§ **WHAT THE TASK REQUIRES**:
Check each line of the records below for the word "origin" and copy those where it appears.

Structured object records
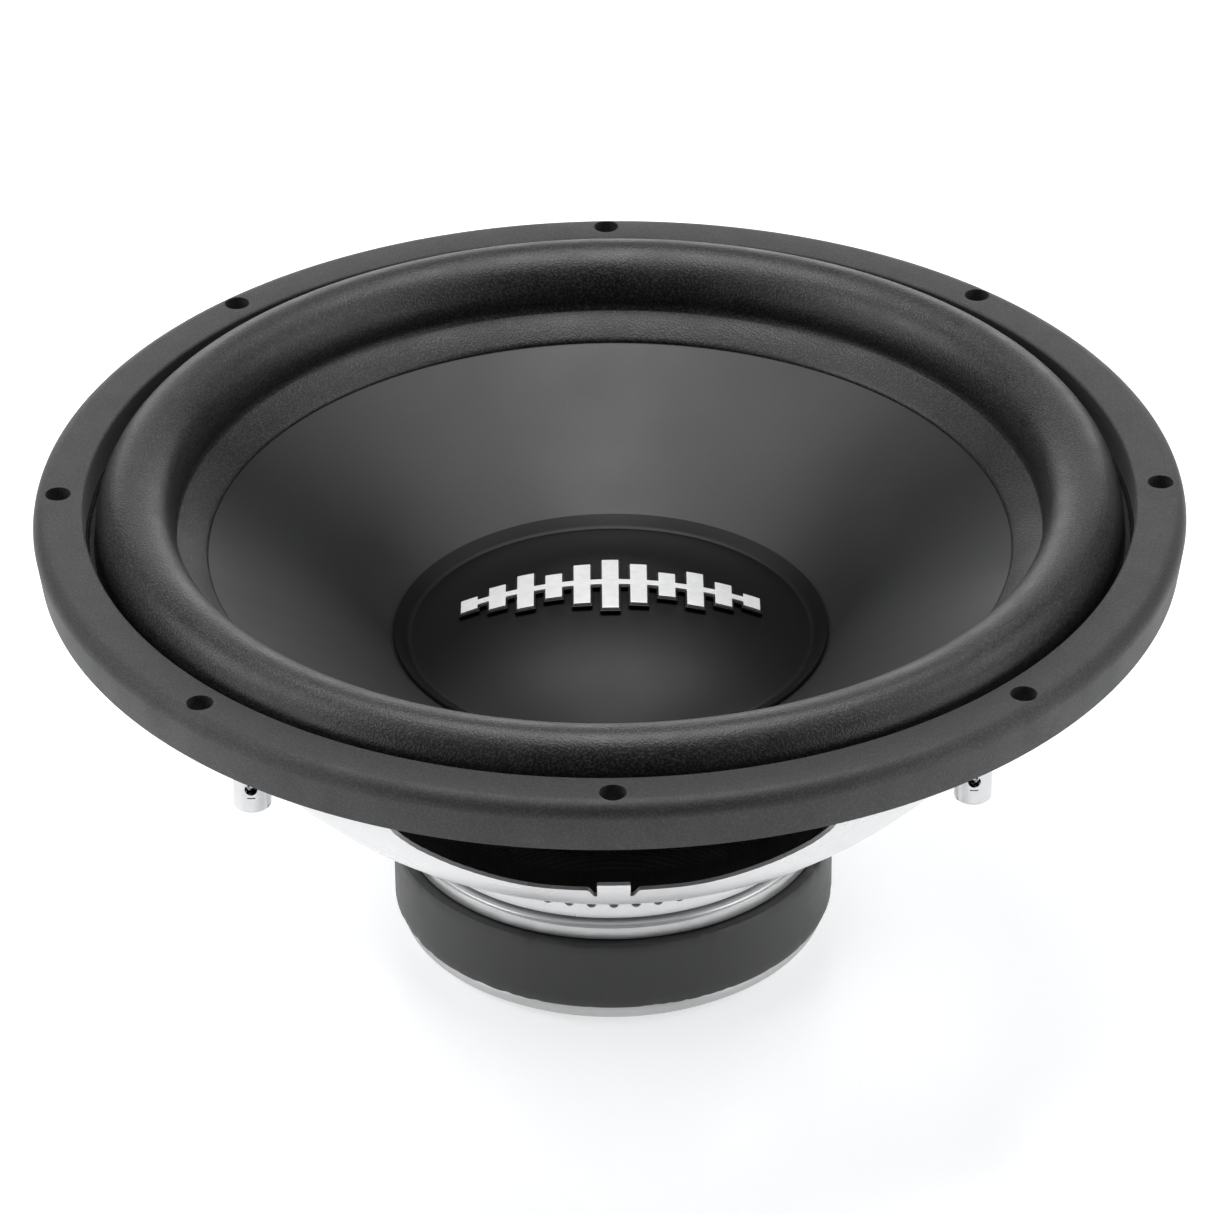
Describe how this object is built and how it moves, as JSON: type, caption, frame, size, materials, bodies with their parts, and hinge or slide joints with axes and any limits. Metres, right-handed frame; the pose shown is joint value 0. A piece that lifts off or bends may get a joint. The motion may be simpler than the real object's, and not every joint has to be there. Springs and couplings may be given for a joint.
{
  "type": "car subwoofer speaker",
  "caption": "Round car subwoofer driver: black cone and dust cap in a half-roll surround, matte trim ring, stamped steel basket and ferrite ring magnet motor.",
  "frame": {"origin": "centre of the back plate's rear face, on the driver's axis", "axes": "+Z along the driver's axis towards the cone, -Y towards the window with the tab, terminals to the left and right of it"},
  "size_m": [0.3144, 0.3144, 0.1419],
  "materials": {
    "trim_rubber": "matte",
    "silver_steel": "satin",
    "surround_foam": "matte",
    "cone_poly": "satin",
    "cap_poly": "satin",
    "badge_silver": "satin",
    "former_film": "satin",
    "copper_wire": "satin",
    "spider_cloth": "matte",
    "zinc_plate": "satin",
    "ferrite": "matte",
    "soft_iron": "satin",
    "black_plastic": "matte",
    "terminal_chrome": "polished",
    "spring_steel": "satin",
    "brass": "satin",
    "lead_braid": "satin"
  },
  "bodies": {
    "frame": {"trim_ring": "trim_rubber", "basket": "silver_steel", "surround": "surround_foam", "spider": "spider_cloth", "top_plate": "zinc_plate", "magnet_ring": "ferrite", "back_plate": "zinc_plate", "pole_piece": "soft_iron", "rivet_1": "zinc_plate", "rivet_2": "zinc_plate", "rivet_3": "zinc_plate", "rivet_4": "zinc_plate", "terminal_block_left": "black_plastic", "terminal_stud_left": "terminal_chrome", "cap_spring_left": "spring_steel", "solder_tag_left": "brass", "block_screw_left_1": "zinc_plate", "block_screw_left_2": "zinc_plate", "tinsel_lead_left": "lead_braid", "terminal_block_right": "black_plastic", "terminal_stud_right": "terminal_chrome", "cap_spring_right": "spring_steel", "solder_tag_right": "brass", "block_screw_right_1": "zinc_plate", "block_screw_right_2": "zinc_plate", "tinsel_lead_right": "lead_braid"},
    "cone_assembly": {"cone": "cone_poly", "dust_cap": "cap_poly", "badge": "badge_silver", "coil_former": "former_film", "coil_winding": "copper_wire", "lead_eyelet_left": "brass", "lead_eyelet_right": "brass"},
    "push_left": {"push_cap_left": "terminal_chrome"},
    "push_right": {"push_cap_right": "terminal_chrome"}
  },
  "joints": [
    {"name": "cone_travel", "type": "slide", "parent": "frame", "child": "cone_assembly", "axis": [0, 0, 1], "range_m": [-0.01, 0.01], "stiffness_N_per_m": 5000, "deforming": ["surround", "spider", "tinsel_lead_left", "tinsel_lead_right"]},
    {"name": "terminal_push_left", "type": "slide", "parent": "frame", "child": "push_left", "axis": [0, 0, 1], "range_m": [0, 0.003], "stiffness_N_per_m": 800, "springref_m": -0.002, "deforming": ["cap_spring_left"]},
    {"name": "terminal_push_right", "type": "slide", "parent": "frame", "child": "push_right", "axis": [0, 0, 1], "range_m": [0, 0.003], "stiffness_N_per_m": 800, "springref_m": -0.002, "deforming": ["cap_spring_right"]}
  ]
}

* * *

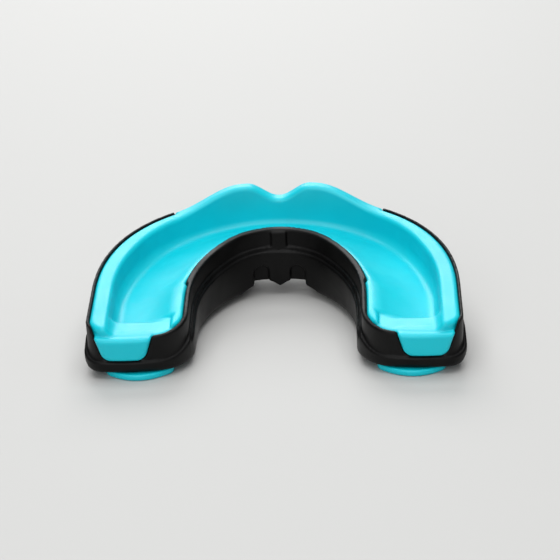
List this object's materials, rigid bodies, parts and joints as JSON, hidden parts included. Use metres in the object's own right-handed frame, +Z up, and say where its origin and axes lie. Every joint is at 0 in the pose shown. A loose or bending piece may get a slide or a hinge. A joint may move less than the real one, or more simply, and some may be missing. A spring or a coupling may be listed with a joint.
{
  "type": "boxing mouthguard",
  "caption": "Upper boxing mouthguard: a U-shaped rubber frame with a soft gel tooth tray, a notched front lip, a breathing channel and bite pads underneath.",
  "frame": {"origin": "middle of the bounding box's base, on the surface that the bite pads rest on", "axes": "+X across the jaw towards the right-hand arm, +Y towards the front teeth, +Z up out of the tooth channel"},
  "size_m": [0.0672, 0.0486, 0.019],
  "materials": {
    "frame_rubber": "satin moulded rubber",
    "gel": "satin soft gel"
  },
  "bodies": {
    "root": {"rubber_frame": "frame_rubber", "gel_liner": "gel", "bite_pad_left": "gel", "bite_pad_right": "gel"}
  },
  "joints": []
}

§ **TASK RESULT**:
  "frame": {"origin": "centre of the back plate's rear face, on the driver's axis", "axes": "+Z along the driver's axis towards the cone, -Y towards the window with the tab, terminals to the left and right of it"},
List this object's materials, rigid bodies, parts and joints as JSON, hidden parts included. Use metres in the object's own right-handed frame, +Z up, and say where its origin and axes lie. Every joint is at 0 in the pose shown. A loose or bending piece may get a slide or a hinge. A joint may move less than the real one, or more simply, and some may be missing. A spring or a coupling may be listed with a joint.
  "frame": {"origin": "middle of the bounding box's base, on the surface that the bite pads rest on", "axes": "+X across the jaw towards the right-hand arm, +Y towards the front teeth, +Z up out of the tooth channel"},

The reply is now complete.